One of the best 80's retro 50's connections at the time was this really cool company that had Felix the cat on them. Seaflex was an anomaly at the time. Cool blue colors and stark black and white graphics of Felix and his girlfriend Boom Cat Betty. 


They were pretty much the same shapes as most of the boards then, spoon nosed, but later turned more original. Their kid friendly images juxtaposed the idea of fun and destruction at the same time. They weren't your ordinary skateboard company. Void of the flashy sales-centric idea of mass-production. They had this small vibe going on. They were simple but had enough quality to be legit. 

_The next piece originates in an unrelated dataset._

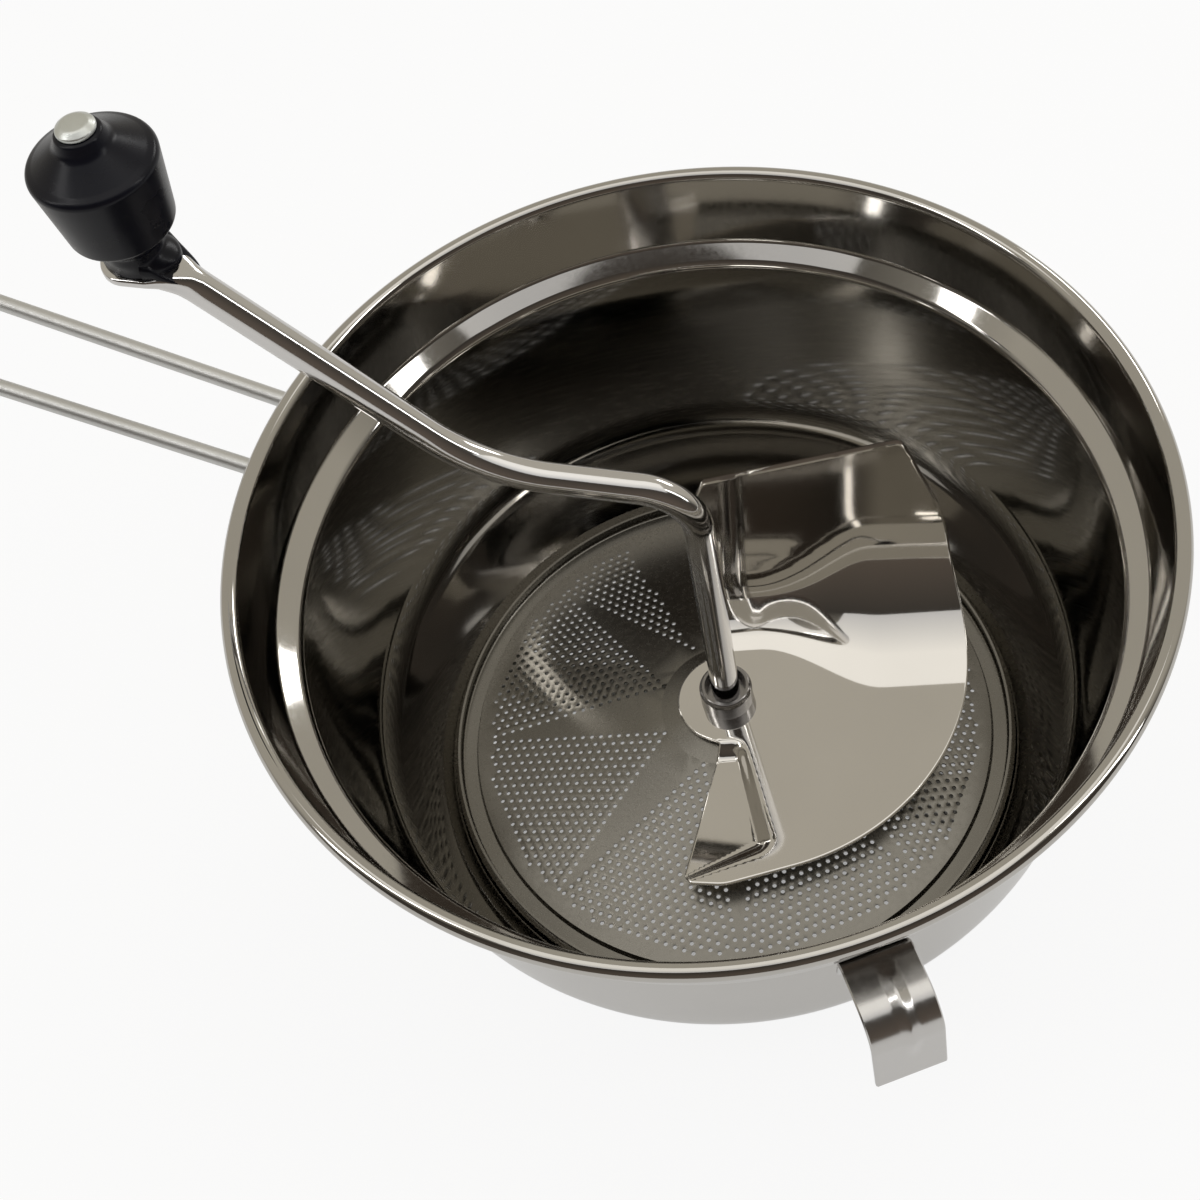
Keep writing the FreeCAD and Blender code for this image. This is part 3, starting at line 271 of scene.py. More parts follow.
# ---------------------------------------------------------------- bowl
GAUGE, BOWL_SIDES = 0.8, 288
BEAD_CIRCLE, BEAD_HEIGHT, BEAD_RADIUS = 103.0, 108.0, 2.0
COLLAR_TOP, COLLAR_FOOT, COLLAR_FOOT_HEIGHT = 101.0, 98.0, 90.0
COLLAR_LEAN = 6  # the collar narrows by one part in six
WALL_TOP, WALL_TOP_HEIGHT, WALL_FOOT, WALL_FOOT_HEIGHT = 93.0, 86.4, 86.4, 33.5
WALL_FOOT_RADIUS = 24.0
LEDGE, LEDGE_HEIGHT, NECK, HEM = 72.0, 12.4, 66.0, 68.8


def collar_radius(height):
    """Inner radius of the collar at a height."""
    return COLLAR_TOP - (BEAD_HEIGHT - height) / COLLAR_LEAN


def make_bowl():
    """One turned sheet from the hem up to the rim, and the rolled bead on it."""
    sheet = outline([
        (COLLAR_TOP, BEAD_HEIGHT),
        (COLLAR_FOOT, COLLAR_FOOT_HEIGHT, 2 * GAUGE),
        (WALL_TOP, WALL_TOP_HEIGHT, 4 * GAUGE),
        (WALL_FOOT, WALL_FOOT_HEIGHT, WALL_FOOT_RADIUS),
        (LEDGE, LEDGE_HEIGHT, 2 * GAUGE),
        (NECK, LEDGE_HEIGHT, GAUGE / 2),
        (NECK, 0),
        (HEM, 0),
        (HEM, GAUGE),
        (NECK + GAUGE, GAUGE),
        (NECK + GAUGE, LEDGE_HEIGHT - GAUGE),
        (LEDGE + GAUGE / 2, LEDGE_HEIGHT - GAUGE, 3 * GAUGE),
        (WALL_FOOT + GAUGE, WALL_FOOT_HEIGHT - GAUGE / 4, WALL_FOOT_RADIUS + GAUGE),
        (WALL_TOP + GAUGE, WALL_TOP_HEIGHT - GAUGE / 2, 3 * GAUGE),
        (COLLAR_FOOT + GAUGE, COLLAR_FOOT_HEIGHT, 3 * GAUGE),
        (COLLAR_TOP + GAUGE, BEAD_HEIGHT),
    ], step=math.radians(4))
    sheet = divided(sheet, 6.0, closed=True)
    bead = [(BEAD_CIRCLE + x, BEAD_HEIGHT + z) for x, z in ring(BEAD_RADIUS, 28)]
    vertices, faces = joined(lathe_mesh(sheet, BOWL_SIDES), lathe_mesh(bead, BOWL_SIDES))
    bowl = piece("bowl_body", vertices, faces, "root", ["bowl"], sharp=50)
    finish(bowl, BOWL_STEEL)


# ---------------------------------------------------------------- sieve
DISC_GAUGE, DISC_SIDES, BOSS_SIDES = 0.6, 180, 72
DISC_RING_HEIGHT = LEDGE_HEIGHT + DISC_GAUGE
LIP, LIP_HEIGHT = 71.2, DISC_RING_HEIGHT + 3.0
CONE_FOOT, CONE_FOOT_HEIGHT = 66.2, DISC_RING_HEIGHT + 1.6
CONE_TOP, CONE_TOP_HEIGHT = 17.0, CONE_FOOT_HEIGHT + 10.9
BOSS, BOSS_HEIGHT, BOSS_BORE = 11.0, CONE_TOP_HEIGHT + 1.5, 3.58
HOLE_PITCH, HOLE_RADIUS, HOLE_SIDES, HOLE_SINK = 2.4, 0.56, 8, 0.14
FIELDS, FIELD_INNER, FIELD_OUTER = 8, 17.8, 63.6
HALF_PLAIN_FIELD, PLAIN_BELOW = 3, math.tan(math.radians(3))
LAND_WIDTH = 0.9
SEAM = 0.002  # keeps the turned rings from being merged with the flat net


def cone_height(radius):
    """Height of the cone's upper face."""
    share = (CONE_FOOT - radius) / (CONE_FOOT - CONE_TOP)
    return CONE_FOOT_HEIGHT + share * (CONE_TOP_HEIGHT - CONE_FOOT_HEIGHT)


def hole_centres():
    """Centres of the holes in their triangular fields, and of the lands between them."""
    row_step = HOLE_PITCH * math.cos(math.radians(30))
    rows = int((FIELD_OUTER - FIELD_INNER) / row_step) + 1
    holes, lands = [], []
    for field in range(FIELDS):
        base = math.radians(360 / FIELDS * field)
        spots = set()
        for row in range(rows):
            for place in range(row + 1):
                x, y = FIELD_INNER + row * row_step, (place - row / 2) * HOLE_PITCH
                blank = field == HALF_PLAIN_FIELD and y < x * PLAIN_BELOW
                if math.hypot(x, y) <= FIELD_OUTER - HOLE_RADIUS and not blank:
                    spots.add((row, place))
        for row, place in spots:
            x, y = FIELD_INNER + row * row_step, (place - row / 2) * HOLE_PITCH
            holes.append((x * math.cos(base) - y * math.sin(base),
                          x * math.sin(base) + y * math.cos(base)))
            around = []
            if (row + 1, place) in spots and (row + 1, place + 1) in spots:
                around.append((x + row_step * 2 / 3, y))
            if (row, place + 1) in spots and (row + 1, place + 1) in spots:
                around.append((x + row_step / 3, y + HOLE_PITCH / 2))
            lands += [(x * math.cos(base) - y * math.sin(base),
                       x * math.sin(base) + y * math.cos(base)) for x, y in around]
    return holes, lands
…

Seaflex was a small company, it was really just 2 guys apparently, these two dudes in Marin County California named Buzz and Dan, that had started Smoothill Sports which was a distributer.  Quite serendipitously, I had lived and worked in Marin for more than 20 years later in life in and would pass the small "town" of Dogtown, which was really only a street it seems with a single sign post that you could miss easily when driving back from the beach.


To me they were almost Pop art based, and pretty original to use classic iconography as their motif, they had also done some of the first 2 tone wheels by dipping them in black ink. And they only seemed to have one actual pro rider, this rock n' roll looking guy named Bob Denike, who I later discovered was a decent skater and also had a really great column in Trasher, he's now a big whig at DHS. As a kid, I completely missed the connection of his column in Thrasher. 


Today Seaflex boards are One of THE holy grail boards. 


They were so limited in production that I've heard that only a few hundred were ever made to begin with. Subtract the ones that people skated and destroyed and you are talking about probably a handful surviving today. 


So I'm using them as a launching point of sorts, an origin story, yes, an inspiration that I only now acknowledge is such. To write, to create, to make hand shaped boards in my garage and photograph my friends riding them. I think I may have been born just a few years to late. Too late to have done it then. 


But I'm gonna do it now................... Right now!